À noite, quando uma mãe põe o filho para dormir, dirigindo-lhe palavras meigas, cantando cantigas de ninar, os embates e as malcriações ocorridos durante o dia ficam esquecidos, como se não tivessem ocorrido. É um momento mágico de encontro de afetividades limpas e um bálsamo regenerador das inevitáveis angústias e conflitos da relação.
Quando a mãe e/ou o filho carregam ressentimentos no momento do encontro amoroso, uma inquietude se aloja na alma dos dois, impedindo a entrega total e a renovação das subjetividades. A mãe, diante de seu bebê amado, tem a capacidade de divalência, isto é, de fazer uma separação absoluta entre a raiva e o amor. Fico impressionado com as mães que logo após uma discussão com o marido, por exemplo, conseguem, no momento seguinte, expulsar os sentimentos negativos e se relacionar com seu bebê como anjos imaculados.
Por outro lado, existem mães que ao colocar o filho na cama têm o seguinte sentimento: "Ah, você me atazanou o dia inteiro, mas agora que precisa de mim para se tranqüilizar e adormecer está bonzinho". Esta sensação ambivalente lança uma sombra sobre a relação afetiva, tornando-a impura e retirando parcelas de sua potência recuperadora.
Exemplificando essa dualidade: uma analisanda da minha clínica percebia uma diferença entre o abraço da mãe e o da babá. O abraço da primeira não proporcionava plena sensação de bem-estar, enquanto os abraços totalmente abertos da babá eram um refúgio. Por que o abraço da mãe não seria satisfatório, afinal? Pode ser que ela tivesse, mesmo nestes momentos especiais, a habitual ambivalência, em que amor e ódio ocupam um mesmo espaço, impedindo a manifestação plena dos afetos e não conseguindo transformar a ambivalência de sentimentos em divalência, isto é, não podendo realizar no momento da intimidade uma separação radical entre os sentimentos negativos e os positivos.

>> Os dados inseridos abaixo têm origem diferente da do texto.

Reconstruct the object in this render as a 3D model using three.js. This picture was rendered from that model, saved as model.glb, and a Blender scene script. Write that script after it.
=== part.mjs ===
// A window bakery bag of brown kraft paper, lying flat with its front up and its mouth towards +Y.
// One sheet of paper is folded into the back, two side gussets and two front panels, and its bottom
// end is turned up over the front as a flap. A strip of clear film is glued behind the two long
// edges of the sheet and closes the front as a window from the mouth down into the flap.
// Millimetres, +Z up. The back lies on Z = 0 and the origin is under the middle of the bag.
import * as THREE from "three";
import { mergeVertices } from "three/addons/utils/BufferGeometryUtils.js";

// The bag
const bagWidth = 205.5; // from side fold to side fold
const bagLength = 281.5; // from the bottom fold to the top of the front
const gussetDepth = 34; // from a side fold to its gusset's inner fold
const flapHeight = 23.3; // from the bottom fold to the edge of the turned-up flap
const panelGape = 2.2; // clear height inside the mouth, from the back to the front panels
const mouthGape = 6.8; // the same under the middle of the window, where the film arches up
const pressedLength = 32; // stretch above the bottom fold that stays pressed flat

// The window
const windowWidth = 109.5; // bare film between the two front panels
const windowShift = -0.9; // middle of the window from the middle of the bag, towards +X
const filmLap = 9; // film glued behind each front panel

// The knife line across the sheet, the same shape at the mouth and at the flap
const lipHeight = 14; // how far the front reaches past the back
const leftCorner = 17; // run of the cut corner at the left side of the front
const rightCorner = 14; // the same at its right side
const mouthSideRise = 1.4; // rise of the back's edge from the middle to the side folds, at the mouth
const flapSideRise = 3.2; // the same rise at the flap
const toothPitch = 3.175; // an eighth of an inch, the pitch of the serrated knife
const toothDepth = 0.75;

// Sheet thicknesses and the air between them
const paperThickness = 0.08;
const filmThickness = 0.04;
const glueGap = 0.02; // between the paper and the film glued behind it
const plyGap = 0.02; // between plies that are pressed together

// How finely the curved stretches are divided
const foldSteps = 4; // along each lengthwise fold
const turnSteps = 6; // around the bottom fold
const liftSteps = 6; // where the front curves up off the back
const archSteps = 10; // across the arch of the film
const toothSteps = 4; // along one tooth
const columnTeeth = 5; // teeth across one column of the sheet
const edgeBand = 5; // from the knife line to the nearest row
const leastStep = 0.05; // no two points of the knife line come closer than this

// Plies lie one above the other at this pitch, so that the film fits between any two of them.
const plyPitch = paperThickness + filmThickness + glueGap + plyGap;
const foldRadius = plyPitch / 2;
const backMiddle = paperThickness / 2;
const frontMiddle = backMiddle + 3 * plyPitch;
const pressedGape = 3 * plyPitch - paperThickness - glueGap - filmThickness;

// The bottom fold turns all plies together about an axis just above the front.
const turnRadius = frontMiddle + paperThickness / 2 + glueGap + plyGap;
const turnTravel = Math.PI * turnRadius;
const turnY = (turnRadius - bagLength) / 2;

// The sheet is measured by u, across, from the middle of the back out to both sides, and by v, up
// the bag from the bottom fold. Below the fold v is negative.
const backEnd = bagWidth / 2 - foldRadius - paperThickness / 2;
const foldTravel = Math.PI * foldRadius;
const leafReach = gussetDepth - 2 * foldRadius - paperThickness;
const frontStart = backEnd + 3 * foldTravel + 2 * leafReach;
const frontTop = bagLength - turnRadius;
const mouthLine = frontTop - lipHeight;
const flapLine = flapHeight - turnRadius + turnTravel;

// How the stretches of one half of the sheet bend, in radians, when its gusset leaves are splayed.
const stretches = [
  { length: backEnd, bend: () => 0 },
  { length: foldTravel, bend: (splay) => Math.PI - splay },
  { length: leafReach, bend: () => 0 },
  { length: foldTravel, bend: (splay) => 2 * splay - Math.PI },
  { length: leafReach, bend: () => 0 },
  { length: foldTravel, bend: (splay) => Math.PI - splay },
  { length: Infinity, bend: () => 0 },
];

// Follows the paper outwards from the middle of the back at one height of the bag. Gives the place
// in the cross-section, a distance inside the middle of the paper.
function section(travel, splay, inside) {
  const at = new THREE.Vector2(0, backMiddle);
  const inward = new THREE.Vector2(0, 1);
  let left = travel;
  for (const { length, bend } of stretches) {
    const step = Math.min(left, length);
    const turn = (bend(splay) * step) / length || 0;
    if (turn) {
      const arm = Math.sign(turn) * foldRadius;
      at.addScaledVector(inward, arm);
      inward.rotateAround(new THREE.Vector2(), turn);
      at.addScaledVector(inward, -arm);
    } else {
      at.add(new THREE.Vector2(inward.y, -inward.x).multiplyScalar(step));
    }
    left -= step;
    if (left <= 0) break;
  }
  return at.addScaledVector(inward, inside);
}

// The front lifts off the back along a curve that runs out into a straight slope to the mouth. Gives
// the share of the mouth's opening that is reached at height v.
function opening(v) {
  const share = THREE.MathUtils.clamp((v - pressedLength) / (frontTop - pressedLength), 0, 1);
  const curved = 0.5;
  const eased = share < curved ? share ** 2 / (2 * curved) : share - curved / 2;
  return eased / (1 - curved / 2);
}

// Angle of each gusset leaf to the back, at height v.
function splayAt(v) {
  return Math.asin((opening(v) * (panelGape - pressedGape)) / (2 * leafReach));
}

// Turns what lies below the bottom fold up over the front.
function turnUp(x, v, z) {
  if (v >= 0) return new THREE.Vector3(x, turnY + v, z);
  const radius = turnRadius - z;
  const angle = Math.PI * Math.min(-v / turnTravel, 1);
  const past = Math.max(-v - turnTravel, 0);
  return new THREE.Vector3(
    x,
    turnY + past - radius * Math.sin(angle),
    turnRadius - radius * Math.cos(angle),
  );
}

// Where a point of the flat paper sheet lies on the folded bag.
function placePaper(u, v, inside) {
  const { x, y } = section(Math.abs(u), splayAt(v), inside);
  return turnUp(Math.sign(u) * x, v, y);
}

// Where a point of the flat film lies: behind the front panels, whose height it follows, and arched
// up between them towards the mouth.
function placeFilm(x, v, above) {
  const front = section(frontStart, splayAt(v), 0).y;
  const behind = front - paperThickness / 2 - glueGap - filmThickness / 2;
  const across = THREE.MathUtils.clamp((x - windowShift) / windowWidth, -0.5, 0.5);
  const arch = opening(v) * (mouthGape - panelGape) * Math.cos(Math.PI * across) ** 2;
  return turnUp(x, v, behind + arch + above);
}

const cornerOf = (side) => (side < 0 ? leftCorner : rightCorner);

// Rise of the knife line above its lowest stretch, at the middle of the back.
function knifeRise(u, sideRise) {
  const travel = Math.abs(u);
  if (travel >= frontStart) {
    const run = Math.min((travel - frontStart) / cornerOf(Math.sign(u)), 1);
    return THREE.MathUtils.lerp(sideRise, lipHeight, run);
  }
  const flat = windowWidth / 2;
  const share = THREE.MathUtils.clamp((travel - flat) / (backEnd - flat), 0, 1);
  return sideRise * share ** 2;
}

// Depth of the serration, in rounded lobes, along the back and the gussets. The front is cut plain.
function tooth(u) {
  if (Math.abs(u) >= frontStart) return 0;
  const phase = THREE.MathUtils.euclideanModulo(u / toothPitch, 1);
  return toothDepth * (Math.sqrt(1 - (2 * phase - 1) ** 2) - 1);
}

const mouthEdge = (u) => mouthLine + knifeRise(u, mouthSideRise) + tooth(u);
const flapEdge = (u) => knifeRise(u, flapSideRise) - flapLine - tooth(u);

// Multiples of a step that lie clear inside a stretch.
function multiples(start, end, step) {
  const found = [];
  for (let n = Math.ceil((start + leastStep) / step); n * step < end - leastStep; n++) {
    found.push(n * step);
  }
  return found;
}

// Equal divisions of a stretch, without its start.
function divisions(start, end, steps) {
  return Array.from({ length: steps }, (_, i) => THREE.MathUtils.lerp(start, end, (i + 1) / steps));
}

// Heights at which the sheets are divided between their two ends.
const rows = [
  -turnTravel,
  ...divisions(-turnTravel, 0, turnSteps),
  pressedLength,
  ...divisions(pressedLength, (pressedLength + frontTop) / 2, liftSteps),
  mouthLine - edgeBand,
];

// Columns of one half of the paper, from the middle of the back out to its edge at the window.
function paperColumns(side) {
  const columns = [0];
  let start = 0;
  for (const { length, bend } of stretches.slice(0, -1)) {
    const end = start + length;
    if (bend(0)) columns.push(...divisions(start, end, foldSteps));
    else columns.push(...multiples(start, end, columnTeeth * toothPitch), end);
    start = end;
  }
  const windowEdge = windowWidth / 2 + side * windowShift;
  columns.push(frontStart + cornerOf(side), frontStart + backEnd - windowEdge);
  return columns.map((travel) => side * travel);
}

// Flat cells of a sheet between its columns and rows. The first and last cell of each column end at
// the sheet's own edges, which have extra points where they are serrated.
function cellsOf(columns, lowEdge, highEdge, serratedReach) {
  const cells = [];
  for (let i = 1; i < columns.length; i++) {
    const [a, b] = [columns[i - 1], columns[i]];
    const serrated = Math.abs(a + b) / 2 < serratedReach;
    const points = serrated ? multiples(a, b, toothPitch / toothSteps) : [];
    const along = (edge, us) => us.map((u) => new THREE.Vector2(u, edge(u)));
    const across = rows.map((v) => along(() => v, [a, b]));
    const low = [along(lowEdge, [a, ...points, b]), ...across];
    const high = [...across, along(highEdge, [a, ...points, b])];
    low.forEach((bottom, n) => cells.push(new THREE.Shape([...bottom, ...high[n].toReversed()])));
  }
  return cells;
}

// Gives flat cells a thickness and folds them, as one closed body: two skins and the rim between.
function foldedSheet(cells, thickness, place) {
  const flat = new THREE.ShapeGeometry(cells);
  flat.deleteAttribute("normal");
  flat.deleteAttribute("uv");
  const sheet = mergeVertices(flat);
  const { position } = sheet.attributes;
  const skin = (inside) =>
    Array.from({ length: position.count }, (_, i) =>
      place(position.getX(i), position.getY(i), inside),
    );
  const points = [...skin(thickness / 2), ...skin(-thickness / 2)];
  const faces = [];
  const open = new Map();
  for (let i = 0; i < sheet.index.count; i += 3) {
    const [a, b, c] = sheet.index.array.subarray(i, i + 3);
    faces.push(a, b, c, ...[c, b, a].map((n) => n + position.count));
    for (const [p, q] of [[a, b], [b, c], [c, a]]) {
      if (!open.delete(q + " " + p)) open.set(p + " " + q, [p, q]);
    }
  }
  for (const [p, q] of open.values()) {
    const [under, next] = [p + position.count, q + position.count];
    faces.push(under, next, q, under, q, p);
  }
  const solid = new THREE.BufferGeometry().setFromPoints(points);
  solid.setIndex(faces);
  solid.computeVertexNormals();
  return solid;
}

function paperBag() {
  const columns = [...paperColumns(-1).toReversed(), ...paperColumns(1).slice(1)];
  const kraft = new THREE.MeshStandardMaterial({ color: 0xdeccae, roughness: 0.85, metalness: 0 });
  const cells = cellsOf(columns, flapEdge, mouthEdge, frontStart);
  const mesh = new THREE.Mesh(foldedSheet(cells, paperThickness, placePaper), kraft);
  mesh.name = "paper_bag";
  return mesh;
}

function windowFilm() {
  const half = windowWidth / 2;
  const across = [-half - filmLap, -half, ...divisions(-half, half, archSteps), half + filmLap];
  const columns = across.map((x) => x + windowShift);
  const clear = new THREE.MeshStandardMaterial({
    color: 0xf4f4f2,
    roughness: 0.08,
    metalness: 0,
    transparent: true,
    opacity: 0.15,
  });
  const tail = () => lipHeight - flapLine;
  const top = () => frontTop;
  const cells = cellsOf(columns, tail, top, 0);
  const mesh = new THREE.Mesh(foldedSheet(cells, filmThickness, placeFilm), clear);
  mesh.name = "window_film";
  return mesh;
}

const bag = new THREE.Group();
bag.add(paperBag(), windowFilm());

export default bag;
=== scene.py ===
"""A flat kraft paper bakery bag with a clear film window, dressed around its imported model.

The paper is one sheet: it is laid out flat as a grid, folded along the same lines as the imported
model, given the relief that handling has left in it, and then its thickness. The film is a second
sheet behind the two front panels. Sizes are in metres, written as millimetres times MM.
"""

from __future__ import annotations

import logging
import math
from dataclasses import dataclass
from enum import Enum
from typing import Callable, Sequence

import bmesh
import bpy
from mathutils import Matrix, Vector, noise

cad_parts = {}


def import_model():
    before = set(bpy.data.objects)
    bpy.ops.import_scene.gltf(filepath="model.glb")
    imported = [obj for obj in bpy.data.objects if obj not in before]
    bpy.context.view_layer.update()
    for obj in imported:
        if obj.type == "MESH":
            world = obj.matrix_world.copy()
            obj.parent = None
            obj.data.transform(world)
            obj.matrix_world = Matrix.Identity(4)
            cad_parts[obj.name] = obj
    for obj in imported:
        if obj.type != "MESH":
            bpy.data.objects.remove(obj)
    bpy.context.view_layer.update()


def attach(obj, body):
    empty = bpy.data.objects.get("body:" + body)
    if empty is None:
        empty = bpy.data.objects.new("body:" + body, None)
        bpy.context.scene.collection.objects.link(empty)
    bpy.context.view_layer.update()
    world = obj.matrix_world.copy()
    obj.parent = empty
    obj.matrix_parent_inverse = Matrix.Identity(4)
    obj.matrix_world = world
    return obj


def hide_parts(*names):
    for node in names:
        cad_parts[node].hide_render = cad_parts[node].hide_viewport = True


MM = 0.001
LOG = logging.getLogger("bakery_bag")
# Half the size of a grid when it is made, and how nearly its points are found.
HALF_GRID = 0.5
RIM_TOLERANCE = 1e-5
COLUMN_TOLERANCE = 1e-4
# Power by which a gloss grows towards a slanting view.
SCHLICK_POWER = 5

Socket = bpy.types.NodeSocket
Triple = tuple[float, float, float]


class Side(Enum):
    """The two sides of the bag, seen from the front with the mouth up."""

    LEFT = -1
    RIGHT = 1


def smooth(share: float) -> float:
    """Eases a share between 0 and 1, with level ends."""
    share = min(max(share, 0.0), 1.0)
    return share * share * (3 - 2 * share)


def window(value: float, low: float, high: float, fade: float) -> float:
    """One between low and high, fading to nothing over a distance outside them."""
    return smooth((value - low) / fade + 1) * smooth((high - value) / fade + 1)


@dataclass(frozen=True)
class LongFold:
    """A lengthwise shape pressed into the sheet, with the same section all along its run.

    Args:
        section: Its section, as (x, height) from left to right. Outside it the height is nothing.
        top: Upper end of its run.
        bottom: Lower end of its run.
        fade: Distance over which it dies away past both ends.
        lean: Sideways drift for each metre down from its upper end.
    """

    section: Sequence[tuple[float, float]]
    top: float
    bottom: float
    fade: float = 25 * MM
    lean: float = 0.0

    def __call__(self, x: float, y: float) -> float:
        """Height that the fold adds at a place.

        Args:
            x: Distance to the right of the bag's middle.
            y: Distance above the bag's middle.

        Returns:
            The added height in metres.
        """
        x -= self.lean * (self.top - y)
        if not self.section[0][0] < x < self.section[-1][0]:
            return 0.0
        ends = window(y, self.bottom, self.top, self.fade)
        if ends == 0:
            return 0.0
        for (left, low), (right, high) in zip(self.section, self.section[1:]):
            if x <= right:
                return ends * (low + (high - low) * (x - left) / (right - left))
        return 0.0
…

Encontramos estes mesmos desenhos, com as devidas modificações, no relacionamento amoroso de casais adultos. Passado o período da paixão, quando as diferenças não entram em pauta, aparecem os inevitáveis conflitos com os conseqüentes sentimentos de frustração, raiva, medo e insatisfação. Se o casal ou um dos parceiros armazenar estes sentimentos negativos, levando-os para todos os momentos da relação, especialmente para a hora do carinho e do sexo amoroso, não será possível um encontro despojado, purificado. A restauração será incompleta e o descontentamento penetrará cada vez mais no mar das almas, até que a convivência entre o casal perca a sua razão de existir.
Se os dois sentirem as brigas e as picuinhas como contingentes, a relação torna-se diferente. No encontro amoroso vigorará só o essencial, ou seja, o amor terno, a admiração, o enlevo, a interpenetração apaixonada das carnes e das almas. Esta experiência será tão extraordinária e sublime que os parceiros desejarão repeti-la sempre e sempre. A relação de casal valerá a pena, apesar dos embates das personalidades no convívio diário mas que desaparecerão na hora do encontro mágico, proporcionando um transcendente sentimento oceânico pelo qual vale a pena lutar.